▶ [What is being asked]
Write every line of the material out exactly as shown.

▶ [Data extract]
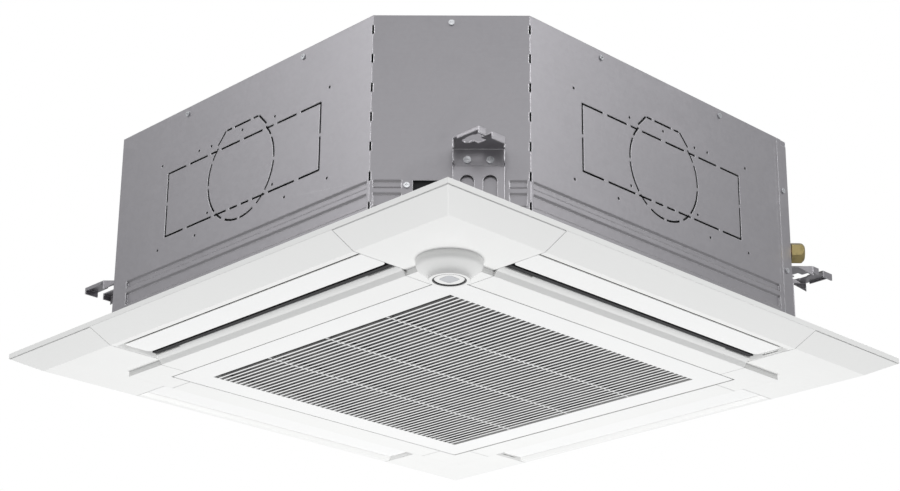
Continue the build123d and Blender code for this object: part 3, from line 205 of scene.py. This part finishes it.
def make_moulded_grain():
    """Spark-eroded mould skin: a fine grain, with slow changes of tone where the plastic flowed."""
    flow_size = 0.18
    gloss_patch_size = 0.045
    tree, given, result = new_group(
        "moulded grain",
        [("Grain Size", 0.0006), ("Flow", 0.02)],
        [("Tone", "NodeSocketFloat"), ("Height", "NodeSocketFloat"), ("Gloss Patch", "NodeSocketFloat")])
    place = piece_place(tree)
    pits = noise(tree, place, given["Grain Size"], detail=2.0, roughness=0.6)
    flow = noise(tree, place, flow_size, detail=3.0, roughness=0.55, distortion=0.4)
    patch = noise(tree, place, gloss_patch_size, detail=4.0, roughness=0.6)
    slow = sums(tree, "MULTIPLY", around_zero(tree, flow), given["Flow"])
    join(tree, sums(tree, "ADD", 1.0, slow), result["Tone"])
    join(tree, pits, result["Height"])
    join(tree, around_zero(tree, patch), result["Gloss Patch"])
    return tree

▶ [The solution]
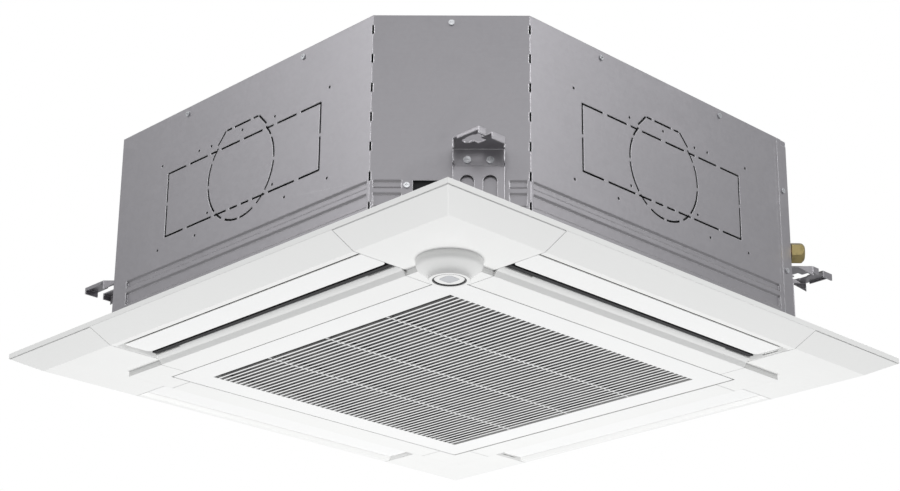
Continue the build123d and Blender code for this object: part 3, from line 205 of scene.py. This part finishes it.
def make_moulded_grain():
    """Spark-eroded mould skin: a fine grain, with slow changes of tone where the plastic flowed."""
    flow_size = 0.18
    gloss_patch_size = 0.045
    tree, given, result = new_group(
        "moulded grain",
        [("Grain Size", 0.0006), ("Flow", 0.02)],
        [("Tone", "NodeSocketFloat"), ("Height", "NodeSocketFloat"), ("Gloss Patch", "NodeSocketFloat")])
    place = piece_place(tree)
    pits = noise(tree, place, given["Grain Size"], detail=2.0, roughness=0.6)
    flow = noise(tree, place, flow_size, detail=3.0, roughness=0.55, distortion=0.4)
    patch = noise(tree, place, gloss_patch_size, detail=4.0, roughness=0.6)
    slow = sums(tree, "MULTIPLY", around_zero(tree, flow), given["Flow"])
    join(tree, sums(tree, "ADD", 1.0, slow), result["Tone"])
    join(tree, pits, result["Height"])
    join(tree, around_zero(tree, patch), result["Gloss Patch"])
    return tree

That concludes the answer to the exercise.